I look at that invitation. I am not sure you mean that. I am so much. I am having a legitimate existential crisis because of a poem. But I promised myself I wouldn’t shrink anymore. I promised myself I wouldn’t make myself smaller for other people’s comfort. If he can’t handle this, if he can’t handle me, better to know now.
I send him the poem. I tell him “I do feel immensity tapping. And I don’t know what it wants from me, but I’m pretty sure whatever it is, I am inadequate to the task.” I am not enough for immensity, and I am too much for this brilliant, beautiful, depressed man who can’t stop smoking weed.
He assures me I am not too much. I close the messaging app. I am in my head. I want neither his silence nor whatever he might say right now. I soldier on. There are tasks to cross off the list and errands to run and messes to clean. I forget about immensity. I forget about being too much.
Until I remember. I am driving east on Northern Parkway, on my way to pick up my kid from middle school dismissal. But what does immensity want from me? I don’t know what I am supposed to do. Oh god. I’m probably supposed to do something big. Or important. I get into the right lane to turn onto Charles Street. But I’m tired. I’m so tired. I am working so hard. I do not want to work harder. I stop at the light at the school entrance. And who the fuck sends their existential crisis in a text? The light turns green and I make my way onto the campus of my daughter’s school. I wipe my eyes before I get to the middle school pick up lane. She gets in the car and tells me a story about a boy in her math class.
At home I get back to work on my computer. I set up a marketing email. I clean up my task manager. I schedule a social media post. I do the dishes. I make dinner for my daughter. I read essays to prepare for a class I’m taking. My partner texts: “How are you doing?” Immensity taps. I swallow down the reaction. I don’t want to face it. I still don’t know if I believe he wants my immensity. I reply, “I’m soldiering on. How are you?” I ask if the depression or the weed came first—chicken or egg? He admits, “I’m not sure what compelled me to go to the dispensary but I’m sure it was to escape some anxiety or depression.”

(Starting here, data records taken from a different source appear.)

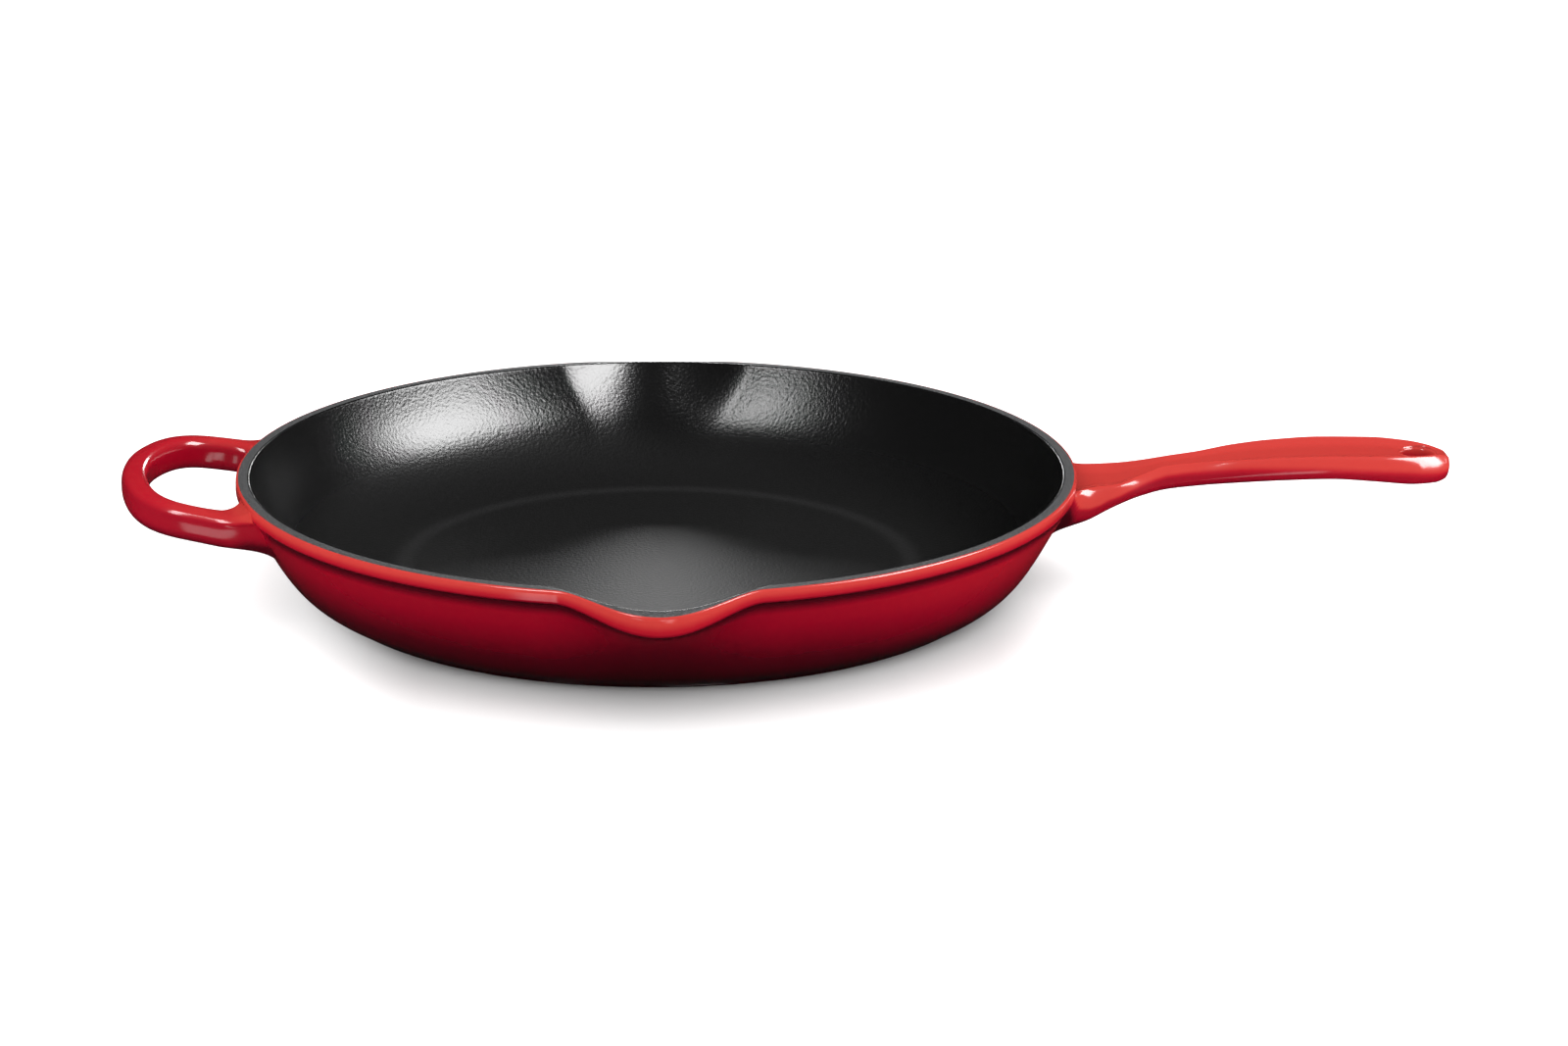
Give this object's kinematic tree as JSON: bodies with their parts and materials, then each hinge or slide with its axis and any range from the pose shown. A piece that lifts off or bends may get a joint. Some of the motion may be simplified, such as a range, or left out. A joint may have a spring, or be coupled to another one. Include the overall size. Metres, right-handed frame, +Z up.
{
  "type": "cast iron skillet",
  "caption": "Shallow round enamelled cast iron skillet with a long handle, a looped helper handle and a pouring lip on each side.",
  "frame": {"origin": "centre of the flat base that the pan stands on", "axes": "+Z up, +X along the long handle, -X towards the helper handle, the pouring lips on -Y and +Y"},
  "size_m": [0.4317, 0.2934, 0.0433],
  "materials": {
    "cast_iron": "as cast, under the enamel",
    "red_enamel": "gloss vitreous enamel, shaded from orange red at the rim to near black at the foot",
    "base_enamel": "satin vitreous enamel",
    "black_enamel": "satin black vitreous enamel with a fine orange peel",
    "grey_enamel": "matt speckled ground coat"
  },
  "bodies": {
    "root": {"bowl_casting": "cast_iron", "long_handle_casting": "cast_iron", "helper_handle_casting": "cast_iron", "exterior_enamel": "red_enamel", "base_enamel": "base_enamel", "interior_enamel": "black_enamel", "rim_enamel": "grey_enamel", "long_handle_enamel": "red_enamel", "helper_handle_enamel": "red_enamel"}
  },
  "joints": []
}
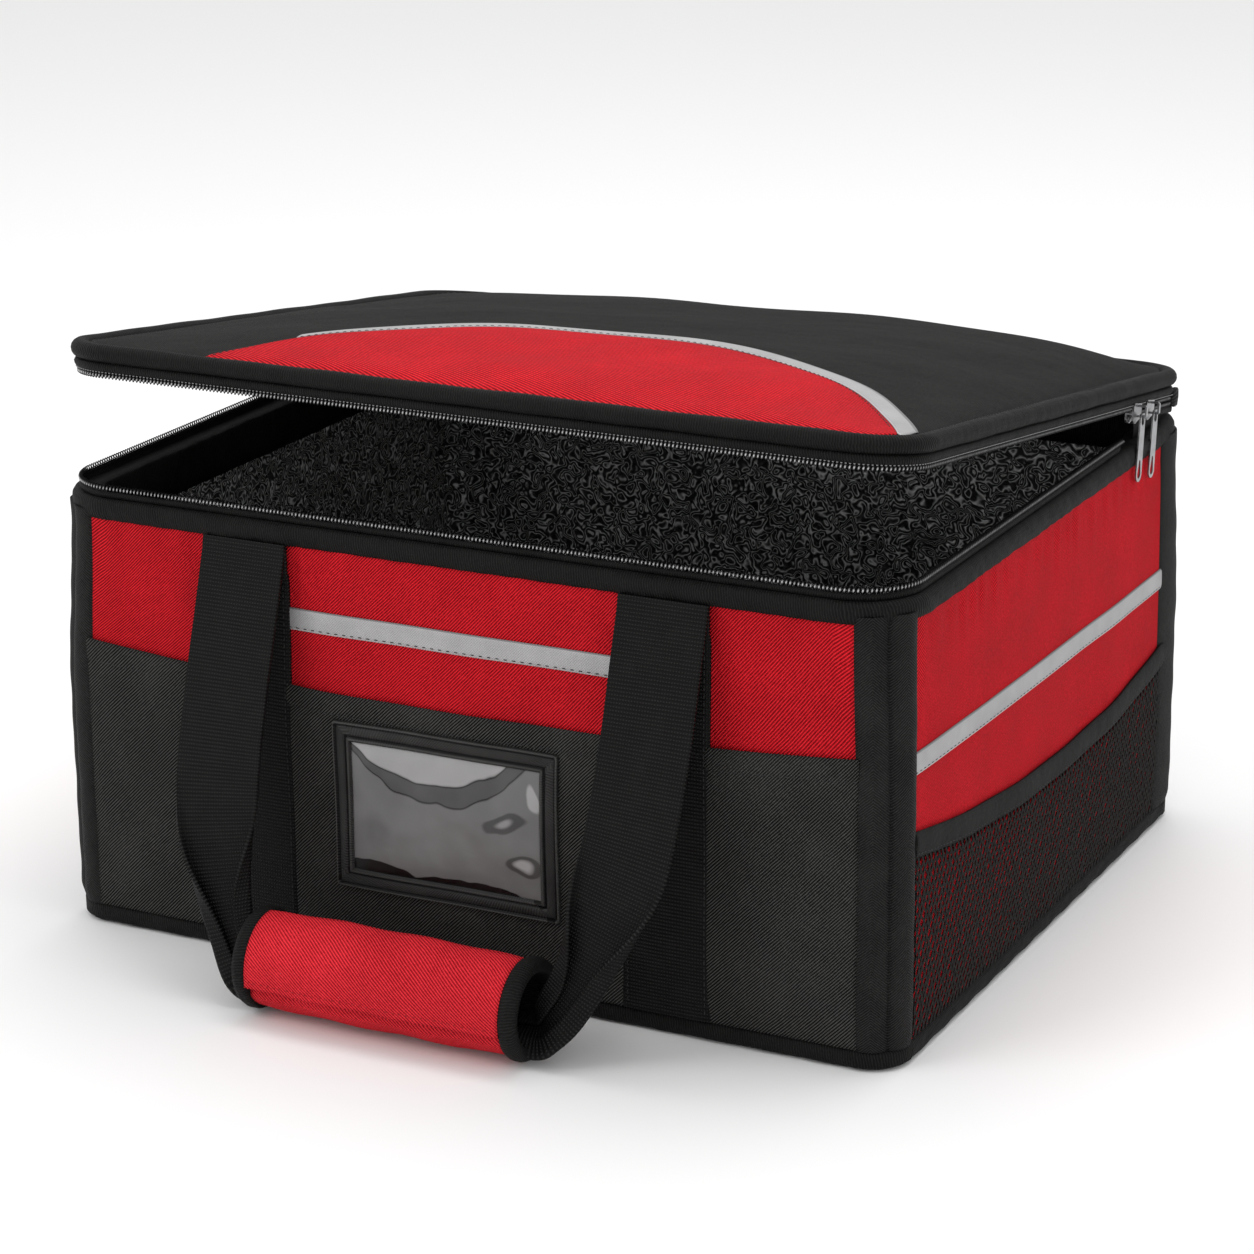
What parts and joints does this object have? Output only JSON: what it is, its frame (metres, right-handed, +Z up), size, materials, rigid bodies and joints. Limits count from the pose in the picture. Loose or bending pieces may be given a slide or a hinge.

I realize my overfunctioning is the same: To escape some anxiety or depression. I keep that insight to myself.
I attend zoom class—memoir writing. We are workshopping second drafts, but I am not on the playlist tonight. I offer suggestions, compliment sandwiches. I liked this. I wondered about that. I liked this other thing. My comments seem well received.
I log off of the zoom and stare at the screen. I’m tired. I’m so very tired. I have more I need to do. Upload the next podcast episode, tend to the dog. It is recycling pick up tomorrow, but my can is frozen in place. I empty the kitchen receptacle anyway.
At my daughter’s insistence, I get ready for bed. Immensity taps as I settle under the covers. It was undoubtedly tapping earlier, but I was too busy to hear. That is how I escape.
If I trusted Immensity to catch me, I would quit my job. I would focus my professional energy on work I want to be doing, not work that pays the bills. Money is a shared delusion but I don’t know how to wake up. If I trusted Immensity to meet me, I would write all the time. I would work to find an outlet, a platform, an agent.
Tap tap tap.
What do you want from me? Tap. I don’t know what you want, and I’m afraid once I know, I won’t be able to do it. Tap tap. I’m afraid you’ve got the wrong gal. Tap. I’m afraid. I fall asleep like that, talking to Immensity: Is fear keeping me from hearing you? I awake still asking questions: what does your tapping mean?
Immensity is God and God is tap tap tapping on my life. But I have had this conversation before. God does not make demands the way I imagine. Every time I have worried I have disappointed God, it has turned out to be my own perfectionism that was disappointed. Maybe that is true again? I reread the poem. This time I am struck by the adverbs that describe Immensity’s tap: softly, calmly. My shoulders lower. The tap tap tapping is not an imperative at all. It is a reminder: I’m here. I love you. I’m waiting for you to remember that.